Written instruction = Exactly the lines from the opening of the records through the line containing "(0.75, times(srgb(*light), 1.08))])" should be copied, with both included.

Listing =
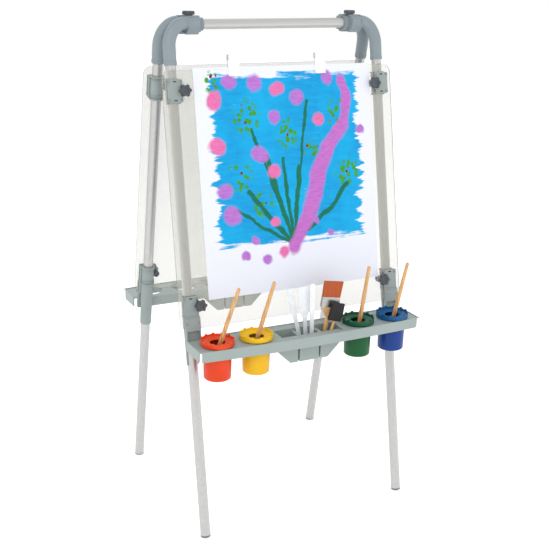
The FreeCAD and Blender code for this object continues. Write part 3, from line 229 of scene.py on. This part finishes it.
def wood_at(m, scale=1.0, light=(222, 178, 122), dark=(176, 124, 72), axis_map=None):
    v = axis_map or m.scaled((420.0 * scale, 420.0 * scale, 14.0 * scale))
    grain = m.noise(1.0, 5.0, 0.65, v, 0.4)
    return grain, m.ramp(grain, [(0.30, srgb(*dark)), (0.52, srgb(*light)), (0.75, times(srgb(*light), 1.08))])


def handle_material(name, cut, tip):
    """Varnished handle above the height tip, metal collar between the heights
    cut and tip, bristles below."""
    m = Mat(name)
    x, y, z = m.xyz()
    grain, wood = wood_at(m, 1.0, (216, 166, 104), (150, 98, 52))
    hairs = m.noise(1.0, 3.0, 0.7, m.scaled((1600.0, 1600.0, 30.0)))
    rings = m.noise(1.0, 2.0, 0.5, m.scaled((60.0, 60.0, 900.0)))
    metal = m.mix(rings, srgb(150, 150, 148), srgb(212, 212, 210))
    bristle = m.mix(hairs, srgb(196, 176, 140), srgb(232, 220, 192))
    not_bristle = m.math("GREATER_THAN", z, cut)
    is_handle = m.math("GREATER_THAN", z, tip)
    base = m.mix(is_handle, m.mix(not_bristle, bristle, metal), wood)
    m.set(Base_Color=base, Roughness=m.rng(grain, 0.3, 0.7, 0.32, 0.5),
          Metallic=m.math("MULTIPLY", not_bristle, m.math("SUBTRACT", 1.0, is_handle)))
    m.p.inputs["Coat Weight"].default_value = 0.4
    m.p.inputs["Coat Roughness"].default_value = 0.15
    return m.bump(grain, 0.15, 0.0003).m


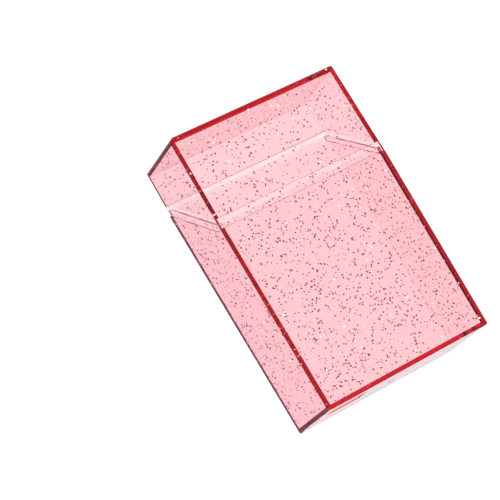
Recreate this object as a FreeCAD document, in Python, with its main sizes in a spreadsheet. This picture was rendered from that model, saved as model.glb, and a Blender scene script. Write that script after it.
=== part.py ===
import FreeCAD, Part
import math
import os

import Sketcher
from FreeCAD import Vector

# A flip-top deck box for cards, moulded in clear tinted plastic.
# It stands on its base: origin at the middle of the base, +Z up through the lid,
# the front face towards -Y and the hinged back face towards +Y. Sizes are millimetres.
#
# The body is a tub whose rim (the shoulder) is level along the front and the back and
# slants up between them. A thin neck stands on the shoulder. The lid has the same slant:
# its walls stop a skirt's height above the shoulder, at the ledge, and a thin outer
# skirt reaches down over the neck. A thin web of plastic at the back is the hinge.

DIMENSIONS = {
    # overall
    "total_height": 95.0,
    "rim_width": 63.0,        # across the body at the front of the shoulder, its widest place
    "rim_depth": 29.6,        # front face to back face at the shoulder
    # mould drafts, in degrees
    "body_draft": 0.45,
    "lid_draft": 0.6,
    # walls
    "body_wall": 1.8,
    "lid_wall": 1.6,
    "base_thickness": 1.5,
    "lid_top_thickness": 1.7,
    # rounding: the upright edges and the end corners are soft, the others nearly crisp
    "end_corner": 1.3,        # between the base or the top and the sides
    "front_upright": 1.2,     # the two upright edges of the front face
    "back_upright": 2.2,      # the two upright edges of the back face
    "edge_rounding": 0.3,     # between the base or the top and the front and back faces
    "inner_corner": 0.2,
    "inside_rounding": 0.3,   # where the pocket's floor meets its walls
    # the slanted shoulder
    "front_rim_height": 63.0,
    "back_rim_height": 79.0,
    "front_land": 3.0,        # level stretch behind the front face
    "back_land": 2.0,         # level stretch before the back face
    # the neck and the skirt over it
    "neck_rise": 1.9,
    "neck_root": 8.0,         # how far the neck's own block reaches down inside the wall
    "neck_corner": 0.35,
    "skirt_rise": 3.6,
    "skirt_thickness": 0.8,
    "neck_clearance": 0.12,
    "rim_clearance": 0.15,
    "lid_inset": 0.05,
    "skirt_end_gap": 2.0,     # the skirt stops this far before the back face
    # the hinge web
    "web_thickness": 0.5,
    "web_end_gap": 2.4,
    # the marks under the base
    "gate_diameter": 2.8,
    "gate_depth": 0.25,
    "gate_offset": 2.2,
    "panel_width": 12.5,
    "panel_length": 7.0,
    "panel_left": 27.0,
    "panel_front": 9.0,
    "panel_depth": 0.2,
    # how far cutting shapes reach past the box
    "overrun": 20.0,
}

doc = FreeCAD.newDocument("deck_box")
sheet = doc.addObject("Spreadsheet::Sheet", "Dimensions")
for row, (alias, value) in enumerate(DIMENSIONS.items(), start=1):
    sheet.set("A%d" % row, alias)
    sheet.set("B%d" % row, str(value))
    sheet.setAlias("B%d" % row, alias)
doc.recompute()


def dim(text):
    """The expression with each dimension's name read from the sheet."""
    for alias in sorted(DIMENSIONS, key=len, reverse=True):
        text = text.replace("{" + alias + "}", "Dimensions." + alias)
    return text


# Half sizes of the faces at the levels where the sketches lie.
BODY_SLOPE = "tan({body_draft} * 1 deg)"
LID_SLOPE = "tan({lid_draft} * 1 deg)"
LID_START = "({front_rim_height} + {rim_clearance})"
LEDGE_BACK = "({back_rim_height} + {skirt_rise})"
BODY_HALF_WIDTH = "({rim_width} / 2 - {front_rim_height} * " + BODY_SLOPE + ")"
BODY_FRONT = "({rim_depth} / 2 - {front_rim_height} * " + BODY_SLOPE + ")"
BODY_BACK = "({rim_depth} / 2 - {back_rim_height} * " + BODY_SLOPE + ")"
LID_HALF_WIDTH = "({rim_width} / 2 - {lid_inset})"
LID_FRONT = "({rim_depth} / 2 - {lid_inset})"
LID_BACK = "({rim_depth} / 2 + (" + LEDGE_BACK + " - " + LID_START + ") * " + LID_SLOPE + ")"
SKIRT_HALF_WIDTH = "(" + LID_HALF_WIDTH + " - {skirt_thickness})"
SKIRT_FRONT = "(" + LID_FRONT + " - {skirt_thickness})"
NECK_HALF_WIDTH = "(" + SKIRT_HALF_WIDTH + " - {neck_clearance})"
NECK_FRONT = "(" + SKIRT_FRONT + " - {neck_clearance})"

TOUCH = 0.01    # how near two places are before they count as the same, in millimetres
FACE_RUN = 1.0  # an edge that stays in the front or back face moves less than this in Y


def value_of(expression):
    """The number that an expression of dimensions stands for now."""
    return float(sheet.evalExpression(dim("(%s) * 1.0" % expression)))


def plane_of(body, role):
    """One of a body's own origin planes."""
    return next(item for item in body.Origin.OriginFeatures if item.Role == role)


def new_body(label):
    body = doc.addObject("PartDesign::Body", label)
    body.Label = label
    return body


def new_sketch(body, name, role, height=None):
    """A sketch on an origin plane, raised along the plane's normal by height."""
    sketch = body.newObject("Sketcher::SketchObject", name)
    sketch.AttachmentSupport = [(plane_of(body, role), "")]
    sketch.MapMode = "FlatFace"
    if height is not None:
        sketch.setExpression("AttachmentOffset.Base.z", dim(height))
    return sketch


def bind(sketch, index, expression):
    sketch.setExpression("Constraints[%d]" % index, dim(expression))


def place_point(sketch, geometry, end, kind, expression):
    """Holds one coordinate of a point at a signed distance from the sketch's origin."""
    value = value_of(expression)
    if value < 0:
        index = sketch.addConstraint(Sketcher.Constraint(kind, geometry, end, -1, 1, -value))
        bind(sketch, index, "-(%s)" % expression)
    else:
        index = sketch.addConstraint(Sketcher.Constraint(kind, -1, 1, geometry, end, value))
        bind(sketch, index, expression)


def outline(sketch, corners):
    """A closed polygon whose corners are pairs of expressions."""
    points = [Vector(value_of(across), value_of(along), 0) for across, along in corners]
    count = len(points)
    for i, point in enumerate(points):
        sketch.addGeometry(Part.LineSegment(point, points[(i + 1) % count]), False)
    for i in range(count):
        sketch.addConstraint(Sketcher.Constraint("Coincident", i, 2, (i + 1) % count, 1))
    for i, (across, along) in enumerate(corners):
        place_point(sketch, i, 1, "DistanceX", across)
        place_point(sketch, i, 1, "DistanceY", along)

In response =
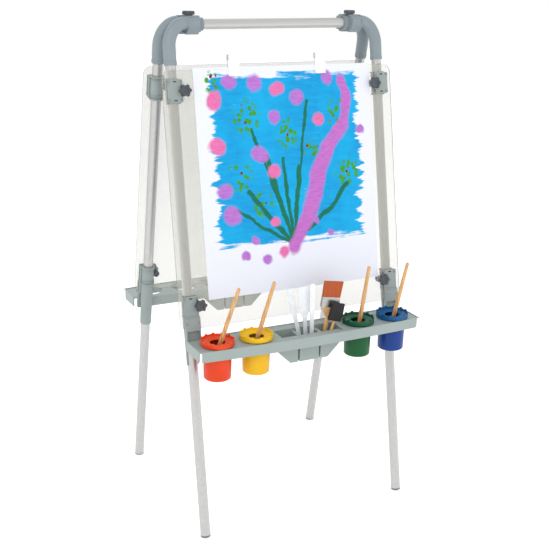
The FreeCAD and Blender code for this object continues. Write part 3, from line 229 of scene.py on. This part finishes it.
def wood_at(m, scale=1.0, light=(222, 178, 122), dark=(176, 124, 72), axis_map=None):
    v = axis_map or m.scaled((420.0 * scale, 420.0 * scale, 14.0 * scale))
    grain = m.noise(1.0, 5.0, 0.65, v, 0.4)
    return grain, m.ramp(grain, [(0.30, srgb(*dark)), (0.52, srgb(*light)), (0.75, times(srgb(*light), 1.08))])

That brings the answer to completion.